I discovered this picture a few weeks ago. When I saw it I could not stop laughing! I felt awful for laughing at this poor boy's plight, but its so funny! I immediately printed the picture and proceeded to show everybody that I knew this picture. Everybody laughed at it just as much as I had. Then I showed Eddie. Eddie laughed, and then he pointed out how much this kid looked like me at that age! And now he ruined it! He magically put the word out that it was me, because right after he pointed it out, all of my other friends started to bring it up! Now I don't like this picture anymore. Because he really does look exactly like me at that age!

12 comments:

Anonymous said...

That is a vicious pigeon! It looks like he is aiming for that poor boy!! OMG!! This is sooo funny! hahaha! The more that I think about it the funnier it becomes!

I am happy that you are giving Kim another chance. She definitely needs to learn a little bit more about acceptable things to say to people. its good of you to realize that she wasn't trying to be malice or anything like that. Lets just hope that she doesn't make you regret your kindness.

Your buddies sound like a lot of fun. I was really enjoying your post until I got to that paragraph about your walk back. That was soo sad. I am sorry that you don't think that most of your friends can handle that you are gay. I get it though. I am a surfer up in Santa Barbara. If my friends knew that I was gay, I wouldn't have any friends. And I am pretty sure that I would get my ass beat a few times. We definitely chose the wrong sport to love.

Anonymous said...

OMG!! That bird is totally aiming for that kid! That is an intentional attack right there! I love this picture.

You are a bigger man that I am because I totally would not have given that kentucky chick a second chance! I am Asian, and I would have given her one chance, and then I would have thrown her out of my car. You are a fucking saint. I hope that you understand that.

Anonymous said...

I feel sad for you. You defintely did a good job making your evening sound like a fun time, but that one paragraph was very telling. You sound very sad and disconected from all of the people around you. I am not a surfer, but I am on a college hockey team and reading that paragraph really got to me. That is a universal situation for all of us. That moment where we can almost forget that we are different from our friends and its just us. But the second that reality sets in again, it hurts twice as much as it did before. I have never seen or heard what I was going through until I read your blog.

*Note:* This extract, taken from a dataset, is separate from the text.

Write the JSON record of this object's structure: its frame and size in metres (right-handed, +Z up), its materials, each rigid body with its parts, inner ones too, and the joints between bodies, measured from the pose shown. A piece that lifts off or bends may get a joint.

It sucks being us sometimes, you know?

Anonymous said...

I'm in awe right now. All this remorse for they way you treated the annoying girl... It reminds me of the tv series Seventh Heaven.
You sound so cute. And honest. The issues you have faced before have made you a grown man, but your way of living life still reflects the joy and amazement of a kid. That's just so cool.

On Top, Downunder said...

Its a lot easier to say then do, but if your friends wont accept you for who you are then were they really your friends in the first place? Its a hurdle every gay guy who wants to come out must confront. I know I did, you have to be prepared to lose some people in pursuit of your own happiness.

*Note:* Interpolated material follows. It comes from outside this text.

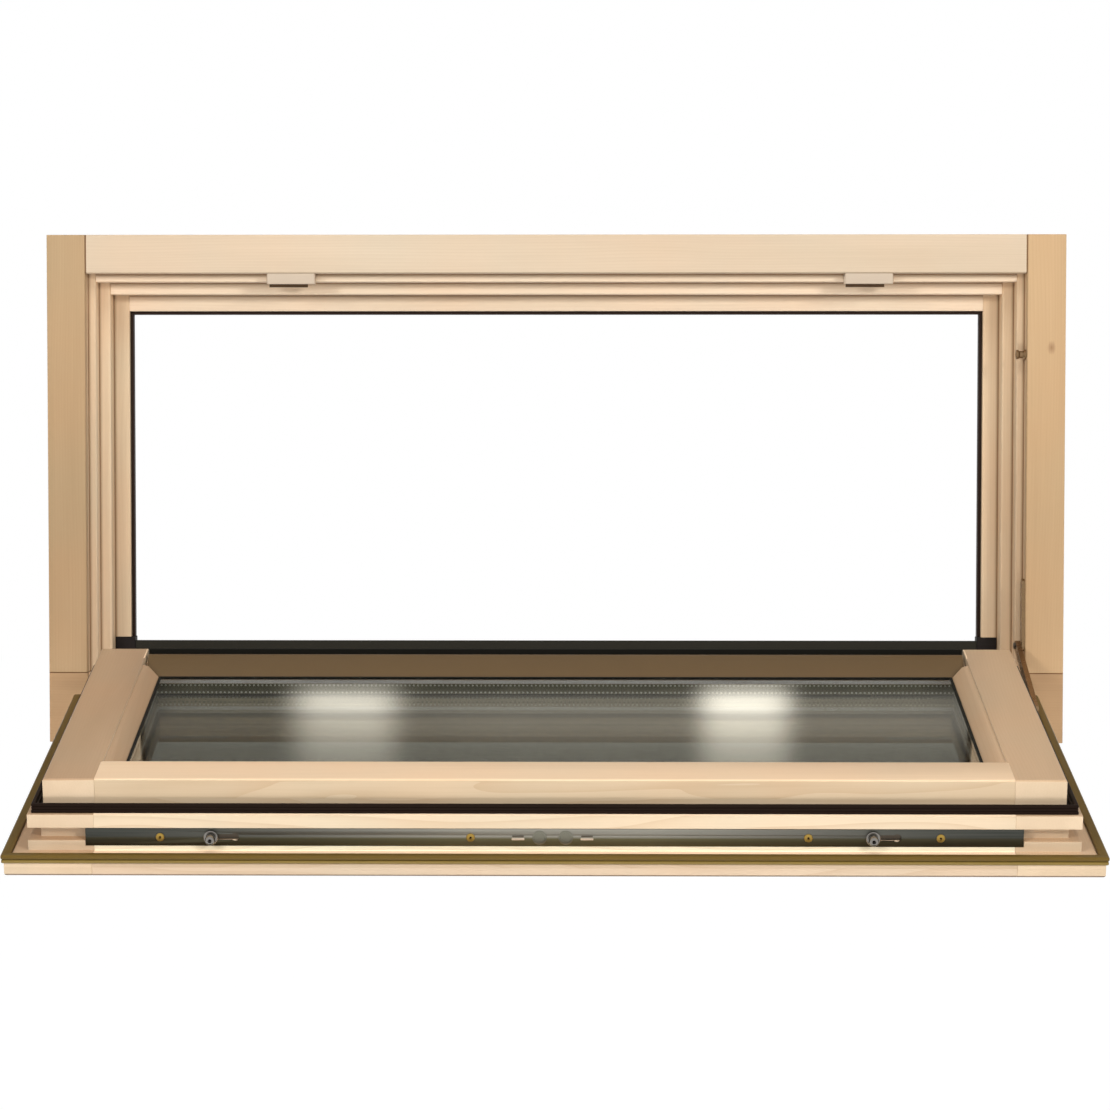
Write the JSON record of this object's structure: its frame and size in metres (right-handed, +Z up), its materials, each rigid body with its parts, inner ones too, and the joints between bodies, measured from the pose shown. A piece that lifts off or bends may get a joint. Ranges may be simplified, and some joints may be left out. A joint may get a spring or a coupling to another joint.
{
  "type": "bottom-hung timber window",
  "caption": "Timber window whose triple-glazed sash tips into the room on bottom hinges, with sliding roller lock, side stay, rain bar and drip cover; shown fully tipped open.",
  "frame": {"origin": "middle of the sill's underside, half-way through the frame's depth", "axes": "+X along the sill to the right seen from the room, +Y outdoors, +Z up"},
  "size_m": [1.2, 0.6617, 0.6832],
  "materials": {
    "frame_wood": "clear satin varnish on softwood",
    "sash_wood": "clear satin varnish on softwood",
    "zinc_steel": "bright zinc plate",
    "dark_aluminium": "dark powder coat",
    "black_plastic": "matt",
    "dark_rubber": "matt",
    "olive_rubber": "satin",
    "bronze_aluminium": "satin bronze coat",
    "clear_glass": "clear",
    "spacer_aluminium": "mill",
    "dark_bronze_metal": "satin"
  },
  "bodies": {
    "frame": {"frame_head": "frame_wood", "frame_left_jamb": "frame_wood", "frame_right_jamb": "frame_wood", "frame_bottom_rail": "frame_wood", "rain_bar": "dark_aluminium", "rain_bar_left_cap": "black_plastic", "rain_bar_right_cap": "black_plastic", "opening_trim": "dark_rubber", "left_keep": "zinc_steel", "right_keep": "zinc_steel", "stay_bracket": "zinc_steel", "stay_catch_pin": "zinc_steel", "left_hinge_frame_leaf": "zinc_steel", "right_hinge_frame_leaf": "zinc_steel"},
    "sash": {"sash_top_rail": "sash_wood", "sash_bottom_rail": "sash_wood", "sash_left_stile": "sash_wood", "sash_right_stile": "sash_wood", "sash_drip_cover": "bronze_aluminium", "sash_edge_strip": "dark_rubber", "glazing_seal": "dark_rubber", "outer_pane": "clear_glass", "middle_pane": "clear_glass", "inner_pane": "clear_glass", "outer_spacer": "spacer_aluminium", "inner_spacer": "spacer_aluminium", "setting_blocks": "black_plastic", "top_glazing_bead": "sash_wood", "bottom_glazing_bead": "sash_wood", "left_glazing_bead": "sash_wood", "right_glazing_bead": "sash_wood", "overlap_gasket": "olive_rubber", "mid_gasket": "dark_rubber", "lock_faceplate": "zinc_steel", "lock_gearbox": "zinc_steel", "handle_rose": "dark_bronze_metal", "left_hinge_sash_leaf": "zinc_steel", "right_hinge_sash_leaf": "zinc_steel", "stay_track": "zinc_steel"},
    "lock_bar": {"drive_rod": "zinc_steel", "left_lock_cam": "zinc_steel", "right_lock_cam": "zinc_steel"},
    "stay_arm": {"stay_arm": "zinc_steel"}
  },
  "joints": [
    {"name": "sash_tilt", "type": "hinge", "parent": "frame", "child": "sash", "pos_m": [0, -0.08, 0.031], "axis": [-1, 0, 0], "range_deg": [0, 103]},
    {"name": "lock_slide", "type": "slide", "parent": "sash", "child": "lock_bar", "axis": [1, 0, 0], "range_m": [0, 0.02]},
    {"name": "stay_swing", "type": "hinge", "parent": "frame", "child": "stay_arm", "pos_m": [0.547, -0.038, 0.115], "axis": [-1, 0, 0], "range_deg": [0, 112.2]}
  ],
  "couplings": [
    {"joint": "stay_swing", "follows": "sash_tilt", "ratio": 1.0884}
  ]
}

I was lucky, I havent lost any friends, in fact I have grown a lot closer to the ones I have. I dont think you can truly predict the way anyone is going to react, and many of them will surprise you.

You should come surfing at Piha if you ever make it to NZ, then you will find out all about dangerous rocks and super fast rips. The number of flippers I have lost out there...... (that makes it sound like I surf.... I dont, I am very anti salt water, way too many living things, its a shame I live at a beach huh)

Marc said...

You are such a kind person! If I were you the last thing on my mind would be how I made that stupid girl feel. I don't care where a person is from, if they say retarded shit like that, than its over!

I am a surfer also. I love how your life revolves around your surfboad and you are going crazy without it, becuase I feel the exact samw way becuase I attend colege in Arizona! I love being home because I miss the ocean so freakin much, but I feel your pain. While I do agree whiteflamenz that you should give your friends a chance to prove themselves. We both know that surfers aren't like normal people. You live in the South Bay, so I know that you know what I mean. Its a tough call, but no matter what. You are probably the kindest person that your friends know. I doubt that there are many people on this planet that could find good reason to be mean to you. Atleast you have that going for your, right?

Anonymous said...

I don't understand you at all! First you can't stand this girl for being a lout, and the all of a sudden you are invitng her on a tour of the city!? I don't get it. I think that if I were you I would have just stayed as far away from her as possible.

I would not know what to do with your friends though. If you are really scared for your safety or something like that, then obviously you need to stay away! So if you are just worried that your friends will stop talking to you you might as well tell them what's going on with you so they atleast have a reason why you have hose to stop associating with anybody. Well that was a long sentence.

Jason said...

I hope that everything works out with your friends. It would be awful to lost your friends over something so trvial. I doubt that any of your friends would stop talking to you over this. You are too special for them to lose you over something like that.

Anonymous said...

I think that you should talk to your aunts. They have been in the game a lot longer than you have. I am sure that they have something great to tell you. I am 22 and pretty new to all things gay. If I were you I would be using them to figure out as much as I could.


JT

Anonymous said...

I can't wait to hear about how your day went! I hope that you don't end up regretting your kindness! Don't forget that no good deed goes unpunished!

dan said...

hey did you get my email btw, great post, glad you had fun, i guess your back is feeling a lot better right? take it easy, later.

Anonymous said...

Yah, I hope your back is feeling better, too. You're so lucky and gifted to know how to surf. I've been in the area for all but nine years of my life and have only body surfed. I know Ocean Trails and have been there several years ago with some friends.... Night surfing there? You *are* lucky that you weren't killed or seriously injured.

Unlike the other commenters, I fully understand why you don't just scream to the world that you are gay. Jeez, it took me years before I told myself that I respected my friends enough - and thought that our friendships were solid enough - to let them decide if they liked me for me or if they liked the part of me that I let them see. [sorry for the overrun sentence, I'm too tired to correct it.]

Finally, as for Kim: good for you! I have a very hard time with unworldly people making the generalizations that she made. But, also, like you I have a terrible time holding a grudge. Maybe it will work out for the best.